61. The apparatus of claim 48, wherein pressure is applied to only a subsection of the section of the transfer side, so that only the subsection to which the pressure is applied adheres to the surface of the digitally readable disc.

62. The apparatus of claim 48, wherein the section of the transfer side has at least one of a surface width greater than the surface's surface width and a surface length greater than the surface's surface length, so that only a subsection of the section adheres to the surface, the subsection having a surface width equal to or less than the surface's surface width and a surface length equal to or less than the surface's surface length.

63. The apparatus of claim 48, wherein the base comprises at least one roller.

64. The apparatus of claim 48, wherein the base comprises a platen.

65. The apparatus of claim 48, wherein the transfer side of the donor web comprises more than one layer.

66. The apparatus of claim 48, wherein the at least one layer of the transfer side comprises thermoplastic resin material.

67. The apparatus in claim 48, wherein the apparatus further comprises a printer component, the printer component applying a printed image to the surface of the digitally readable disc before the section of the transfer side is transferred to adhering to the surface of the digitally readable disc.

68. The apparatus in claim 48, wherein the section of the transfer side is transferred to adhering to the surface of the digitally readable disc, the surface having a printed image already applied by a printer separate from the apparatus.

69. The apparatus in claim 48, wherein the apparatus is a module installable as a component of a separate printer.

70. The apparatus in claim 66, wherein the thermoplastic resin material is selected from the group consisting of acrylic, polyolefin, polyester, their derivatives and combinations thereof.

71. The apparatus of claim 65, wherein at least one layer of the transfer side comprises a barrier layer resistant to penetration by liquid and air.

72. The apparatus of claim 71, wherein the barrier layer comprises a polymeric material selected from the group consisting of polyvinylidene chloride, polyvinylidene fluoride, their derivatives and combinations thereof.

73. The apparatus of claim 48, wherein the carrier side of the donor web comprises more than one layer.

74. The apparatus in claim 73, wherein at least one layer of the carrier side is selected from the group consisting of thermoplastic resin material and high-density tissue.

75. The apparatus in claim 74, wherein the thermoplastic resin material is a polyester.

76. The apparatus in claim 50, wherein the at least one printed image is printed by a printing method selected from the group consisting of inkjet, offset, gravure, liquid electrophotography, electrophotographic imaging, and conventional photographic imaging methods.

77. The apparatus in claim 48, wherein the section of the transfer side transferred to adhering to the surface has a surface finish selected from the group consisting of matte finish and gloss finish.

78. The apparatus in claim 48, wherein the apparatus further comprises a means of stamping at least one textured pattern onto an exterior surface of the section of the transfer side transferred to adhering to the surface of the digitally readable disc.

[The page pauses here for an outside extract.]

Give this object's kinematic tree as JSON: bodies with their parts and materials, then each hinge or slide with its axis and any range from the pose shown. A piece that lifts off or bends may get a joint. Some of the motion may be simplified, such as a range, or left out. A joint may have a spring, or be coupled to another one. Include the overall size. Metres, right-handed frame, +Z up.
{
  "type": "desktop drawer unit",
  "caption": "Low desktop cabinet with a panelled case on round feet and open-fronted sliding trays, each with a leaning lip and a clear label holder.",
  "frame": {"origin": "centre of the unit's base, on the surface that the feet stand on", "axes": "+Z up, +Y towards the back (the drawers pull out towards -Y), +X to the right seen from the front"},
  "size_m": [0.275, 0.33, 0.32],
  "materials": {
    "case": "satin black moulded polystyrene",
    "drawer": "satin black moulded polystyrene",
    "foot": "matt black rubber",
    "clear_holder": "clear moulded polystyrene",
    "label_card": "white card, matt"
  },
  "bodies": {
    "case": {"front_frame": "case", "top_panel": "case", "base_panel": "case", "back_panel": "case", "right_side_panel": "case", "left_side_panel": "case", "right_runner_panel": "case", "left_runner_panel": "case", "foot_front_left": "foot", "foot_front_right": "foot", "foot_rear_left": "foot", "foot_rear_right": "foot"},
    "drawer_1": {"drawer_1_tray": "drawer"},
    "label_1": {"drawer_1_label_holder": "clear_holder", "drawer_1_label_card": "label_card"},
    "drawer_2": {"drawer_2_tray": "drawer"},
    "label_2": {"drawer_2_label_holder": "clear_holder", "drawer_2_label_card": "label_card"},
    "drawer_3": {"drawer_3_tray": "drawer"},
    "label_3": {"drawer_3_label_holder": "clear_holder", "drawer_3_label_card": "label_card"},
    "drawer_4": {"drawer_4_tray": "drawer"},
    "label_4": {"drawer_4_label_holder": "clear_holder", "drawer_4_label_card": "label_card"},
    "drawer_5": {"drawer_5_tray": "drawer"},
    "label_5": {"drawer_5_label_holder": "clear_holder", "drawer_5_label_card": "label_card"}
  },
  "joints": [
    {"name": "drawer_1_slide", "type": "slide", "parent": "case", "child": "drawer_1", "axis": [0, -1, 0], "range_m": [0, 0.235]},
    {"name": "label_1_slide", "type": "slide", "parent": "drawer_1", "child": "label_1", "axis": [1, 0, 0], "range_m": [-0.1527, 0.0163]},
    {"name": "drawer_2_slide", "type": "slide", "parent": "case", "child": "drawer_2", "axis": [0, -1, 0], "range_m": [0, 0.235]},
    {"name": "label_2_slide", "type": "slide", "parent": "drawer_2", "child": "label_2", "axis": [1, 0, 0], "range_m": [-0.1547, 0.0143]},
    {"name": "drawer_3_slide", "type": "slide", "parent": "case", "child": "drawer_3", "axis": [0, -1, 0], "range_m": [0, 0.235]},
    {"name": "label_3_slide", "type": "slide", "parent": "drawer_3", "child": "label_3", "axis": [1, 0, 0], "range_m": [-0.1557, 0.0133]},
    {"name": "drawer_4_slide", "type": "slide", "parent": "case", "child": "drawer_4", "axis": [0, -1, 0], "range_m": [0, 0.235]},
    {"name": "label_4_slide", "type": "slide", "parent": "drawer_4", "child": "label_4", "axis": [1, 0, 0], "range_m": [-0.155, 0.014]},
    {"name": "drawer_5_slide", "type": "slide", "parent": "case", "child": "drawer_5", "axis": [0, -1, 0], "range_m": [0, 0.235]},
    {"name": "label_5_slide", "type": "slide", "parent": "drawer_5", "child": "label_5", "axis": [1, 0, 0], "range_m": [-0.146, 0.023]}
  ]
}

79. The apparatus in claim 48, wherein the apparatus further comprises a means of heating and pressing at least one textured pattern onto an exterior surface of the section of the transfer side transferred to adhering to the surface of the digitally readable disc.

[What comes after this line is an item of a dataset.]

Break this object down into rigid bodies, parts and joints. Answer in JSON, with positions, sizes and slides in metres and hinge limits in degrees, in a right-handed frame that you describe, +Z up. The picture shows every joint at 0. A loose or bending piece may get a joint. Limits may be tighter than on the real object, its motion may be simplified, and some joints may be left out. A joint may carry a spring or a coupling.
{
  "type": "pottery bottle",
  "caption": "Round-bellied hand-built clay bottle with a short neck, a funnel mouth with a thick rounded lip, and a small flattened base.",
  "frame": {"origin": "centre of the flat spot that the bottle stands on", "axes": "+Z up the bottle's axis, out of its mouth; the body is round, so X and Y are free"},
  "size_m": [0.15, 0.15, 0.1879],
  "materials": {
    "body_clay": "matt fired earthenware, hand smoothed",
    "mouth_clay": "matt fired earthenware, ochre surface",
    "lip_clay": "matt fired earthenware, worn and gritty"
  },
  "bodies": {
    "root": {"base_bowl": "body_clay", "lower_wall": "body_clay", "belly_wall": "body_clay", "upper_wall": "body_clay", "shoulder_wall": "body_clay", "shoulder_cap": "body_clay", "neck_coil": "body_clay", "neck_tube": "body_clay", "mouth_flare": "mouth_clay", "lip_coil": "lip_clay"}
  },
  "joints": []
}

80. The apparatus of claim 48, wherein the section of the transfer side transferred to adhering onto the surface has improved features selected from the group consisting of matte uniformity and gloss uniformity.

81. The apparatus of claim 48, wherein the section of the transfer side transferred to adhering to the surface improves durability of the surface through addition of at least one of indoor lightfade resistance, ultraviolet light fade resistance, resistance to liquid penetration, resistance to vapor penetration, scratch resistance, and blocking resistance.

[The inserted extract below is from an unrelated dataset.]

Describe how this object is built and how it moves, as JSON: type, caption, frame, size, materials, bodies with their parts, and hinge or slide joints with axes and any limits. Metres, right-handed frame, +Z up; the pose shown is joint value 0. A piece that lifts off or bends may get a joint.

82. The apparatus of claim 50, wherein the section of the transfer side transferred to adhering to the surface improves durability and quality of the printed image of the surface through addition of at least one of dry time optimization, optimization of the adhering of the section of the transfer side to the surface of the digitally readable disc, and optimization of release of the section of the transfer side from adhering to the carrier side of the donor web.

83. The apparatus of claim 73, wherein the carrier side of the donor web further comprises a lubricant layer as an exterior layer of the carrier side, the lubricant layer preventing wear of a surface of the heating element coming in contact with the carrier side of the donor web.

84. The apparatus of claim 65, wherein the transfer side of the donor web further comprises a release layer as an interior layer of the transfer side adjacent to the carrier side, the release layer facilitating release of the section of the transfer side from adhering to the carrier side of the donor web.

85. The apparatus of claim 48, wherein the transfer side of the donor web further comprises an adhesive layer as an exterior layer of the transfer side, the adhesive layer enhancing adhering of the section of the transfer side to the surface of the digitally readable disc.

86. The apparatus in claim 52, wherein the heating element is selected from the group consisting of a heated roller, a heated die element, a ceramic heater element, and thermal print-head heating elements.

87. The apparatus in claim 50 further comprising a drying element, the drying element drying the printed image on the surface of the digitally readable disc.

88. The apparatus of claim 48, wherein the surface of the digitally readable disc further comprises a layer that optimizes adhering the section of the transfer side to the surface of the digitally readable disc, the adhering to the surface being strong enough to facilitate release from the adhering of the section of the transfer side to the carrier side of the donor web.

89. The apparatus of claim 50, wherein ink used in the printed image on the surface of the digitally readable disc optimizes adhering the section of the transfer side to the printed image.

90. The apparatus in claim 87, wherein the drying element is selected from the group consisting of a radiative heating apparatus, a conductive heating apparatus, a convective blowing apparatus, an infrared apparatus, an infrared radiative heating element, an ultraviolet apparatus and a microwave apparatus.